Dominik photoDominik Loncar is the Artistic Director of the InspiraTO Festival, Toronto’s annual ten-minute play festival held in June (now in its 5th year). He has produced 45 ten-minute plays to date, as well as, directed and written numerous ten-minute plays.

This past season he directed Michael Kimball’s Say No More (2nd prize People’s Choice Award). Dominik encourages playwrights to get inspired and write a ten-minute play.  Visit www.inspiratofestival.ca for details.

What do you look for in a script?
The three “I’s”:
Is it imaginative? Is it interesting? Is it intriguing enough for me to want to see what happens next?

From a practical standpoint – is there an ideal number of characters or script length?
For a ten-minute play it should be … ten minutes.  You‘d be surprised how many ten-minute plays are not. It can be slightly shorter but not longer. Read it out loud.  Time it.

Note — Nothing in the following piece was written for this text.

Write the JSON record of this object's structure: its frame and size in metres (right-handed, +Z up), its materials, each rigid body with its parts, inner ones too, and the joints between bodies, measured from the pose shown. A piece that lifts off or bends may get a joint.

I’ve seen some great ten-minute plays done as monologues and with four characters. However, these are the exceptions.  I would recommend any one starting out in this medium to aim for 2 to 3 characters.  Each character is important. Every minute counts.

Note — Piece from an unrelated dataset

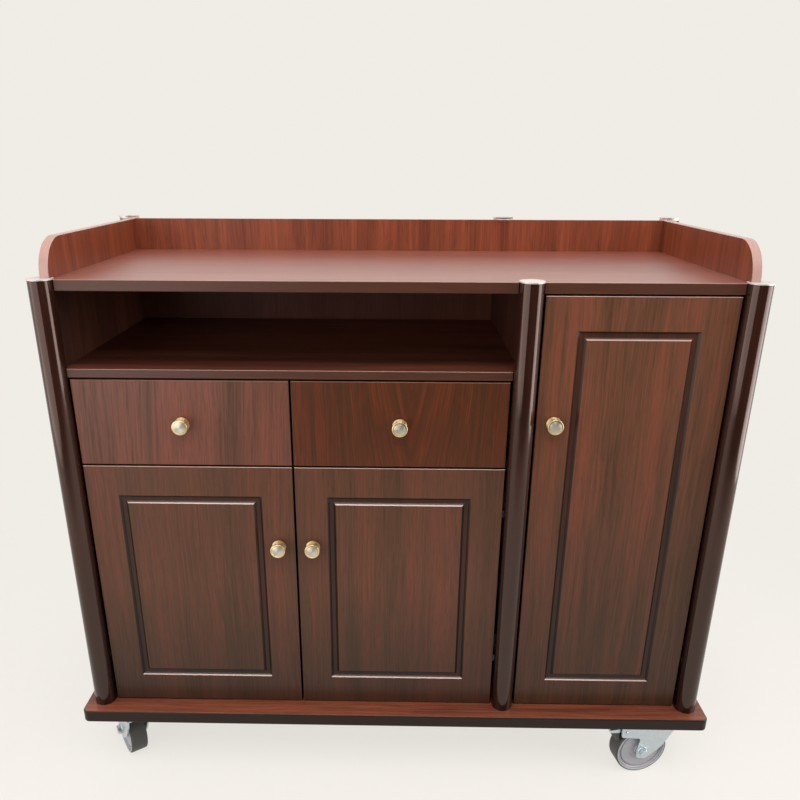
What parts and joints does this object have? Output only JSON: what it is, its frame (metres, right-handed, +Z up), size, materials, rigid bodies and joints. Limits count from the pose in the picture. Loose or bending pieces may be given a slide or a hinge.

Does script formatting matter or can it get in the way?
As long as the script is easy to read and the format is consistent it doesn’t matter.

How do you feel about detailed stage directions?
Too much stage directions can be a turn off.  Keep it to the bare necessities. Let the director decide. It’s her job.

What turns you off in a script?
When it’s not a play but a skit, a scene, or a sketch.  A ten-minute play, like any other play, needs dramatic action.  Just get to the conflict quicker.

Does the topic matter as much as the delivery? Or are there topics so important any discussion is worthy of staging?
Delivery. Delivery. Delivery. I’d rather watch a great play about a chair then a mediocre play about how we need to save the world.   However, if the delivery is great and the topic is relevant that’s a bonus.  Theatre is drama, first and foremost.

What bad habits from television / movie scripts does a playwright need to break?
Be more demanding of your audience when writing a play. Let them work for it. Maximize the effect of the theatrical element by really taking the time to understand the possibilities and limitations of the stage.

What is the most important play of the past 100 years and why?
No play can claim to be the “most important”.  However, plays that have left an undeniable imprint on the theatre world include Hedda Gabbler, The Three Sisters, Playboy of the Western World, Death of A Salesman and Waiting for Godot. Each play pushed the craft of playwriting to greater heights.

Fill in the blank. I wish people would stop telling playwrights to…
…be realistic.  NO.  Be imaginative. That’s why it’s called a “play”.

If you could give emerging playwrights three pieces of advice, what would they be?

  1. Write the play you really want to write – not the play you think you‘re suppose to write.
  2. Get inspired. You’re writing even when you’re not writing.
  3. Stay connected with the theatre community.